Here in the garden stretched the span of time between the old and the new. During his last supper with the disciples, when he broke the bread and gave thanks, Jesus said to them, “Take and eat. This is my body” (Matthew 26:26).

And then after he’d taken a cup and given thanks, he gave it to them saying, “Drink from it, all of you. This is my blood of the covenant, which is poured out for many for the forgiveness of sins? (Matthew 26:27-28).

On this day, three days before the Easter holiday, we celebrate a new commandment. The word Maundy, comes from the Latin mandatum novum, referring to the “new commandment” Jesus taught his disciples in which they were to love one another (John 13:34).

The events that unfolded throughout the day on this Thursday display to us both the love of Christ and the new commandment he has given. For Jesus, the day started with plans for a special meal with his friends, moved to a wrestle with God’s will, and ended with an arrest.

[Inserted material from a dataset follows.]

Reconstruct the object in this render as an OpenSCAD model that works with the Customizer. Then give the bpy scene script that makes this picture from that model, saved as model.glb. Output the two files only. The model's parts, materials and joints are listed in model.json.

His sufferings, even in these hours before the cross, are a piece of our redemption. During that last supper, he instituted the sacrament of communion. In the garden, he submitted to God’s design for salvation, and during the arrest, he fulfilled the Scriptures that had been written about his coming.

According to this new commandment, freedom and love are ours. No longer will sin be our master, because we are not under the law, but under grace (Romans 6:14). The wages of sin is death, but the gift of God is eternal life in Christ Jesus our Lord (Romans 6:23).

This was the hidden victory won in Gethsemane. Because Jesus accepted the suffering and pain, we have the gift of God.

Count yourselves dead to sin but alive to God in Christ Jesus (Romans 6:11).

Prayer (A Collect for Maundy Thursday from the Book of Common Prayer)

Almighty Father, whose most dear Son, on the night before he suffered, instituted the sacrament of his body and blood, mercifully grant that we may receive it in thankful remembrance of Jesus Christ our Savior, who in these holy mysteries gives us a pledge of eternal life; and who lives and reigns with you and the Holy Spirit one God, for ever and ever. Amen.

Devotions for the Church Year

The Celebration Table

You prepare a table for me in the presence of my enemies. You anoint my head with oil; my cup overflows. Surely your goodness and mercy will follow me all the days of my life, and I will dwell in the house of the Lord forever. Psalm 23:5-6.

Tomorrow is Christmas Eve, and the next day is Christmas. Colored lights hang on houses. Trees are decorated. Presents are wrapped. In my house, a lighted garland adorns the fireplace. Candles in the shades of red, green, and cream are set out. The next step in my preparations for the holiday is to set the table.

Our household of four celebrates the holiday on Christmas Eve with the opening of gifts, attending a church service (which will be on-line this year), and enjoying a feast. This means I must get busy giving attention to the food we will eat and also to the appearance of the table.

My Christmas table includes a set of china, goblets, cloth napkins, and a matching tablecloth. Candles and greenery form our centerpiece. Delicious smells of glazed ham and baked rolls complete the atmosphere. Visible from the living room is the Christmas tree with its glowing lights and sparkling ornaments. The family gathers to eat, to fellowship, and to celebrate.

I paint this picture with details from the De Bruin Christmas gathering to give us a glimpse into the gift God gives to us. Verse 5 of Psalm 23 tells us that he prepares a table for us. This imagery helps us understand God as our host. He plans ahead for our nourishment. He pays attention to details that will ensure our comfort. He fills us with good things so that we can taste and see that he is good.

Rest is found at God’s table. Satisfying communion with the Father and the Son happens around his table. Celebration of his character and his good gifts is the occasion that invites us to the table.

When we’ve settled in with God as our host and received what he wants to give us, the conflicts and hostilities of this life start to fade. Verse 5 tells us that this glorious table is set for us in the presence of our enemies.

God doesn’t wait for strife to cease or for conflicts to end before he prepares a table for us. Instead, he beckons us to come sit down with him while tensions and fights are still going on.

I find great comfort in this truth about God because, if your life happens to be like mine, the conflicts don’t ease up so that we can take a break for a day or two to have a happy celebration. Rather, they are still there in their attempts to distract or deceive, exhaust and defeat.

But God is there too. He restores, nourishes, strengthens, and tells the truth. Even while battles rage.

Are you facing down any enemies this Christmas? Are sickness or debt, depression or loneliness threatening to crowd in and rob you of a celebration? Maybe in those places of greatest fear or conflict, God is wanting to prepare a table for you.

Look for him. Expect him. Let him serve you as a waiter looks after the needs of guests. He might have some sort of mercy meant just for you hidden in his ministrations.

David certainly felt this way. While he sat at the table, God anointed him. The cup he’d been drinking from never went dry. Instead, it overflowed with joy and contentment. He is convinced that because of what he experienced at God’s table, goodness and mercy would follow him all the days of his life. This banquet laid out for him on the battlefield was a foretaste of the reality that awaited him. He will dwell in the house of the Lord forever.

Feasting and celebration and joy are the events of heaven. They never end. When we arrive there, we will get to participate in it. Forever.

Jesus came as a child in a manger, heralded by angels and worshiped by shepherds so that we might receive the promises of Psalm 23:5 and 6. They are ours starting today. The Christmas holiday draws us in. It is a starting point to leave behind the strain and the bondage of darkness, and to choose the lighted path of trust and rest. God is preparing a table for you in the presence of your enemies.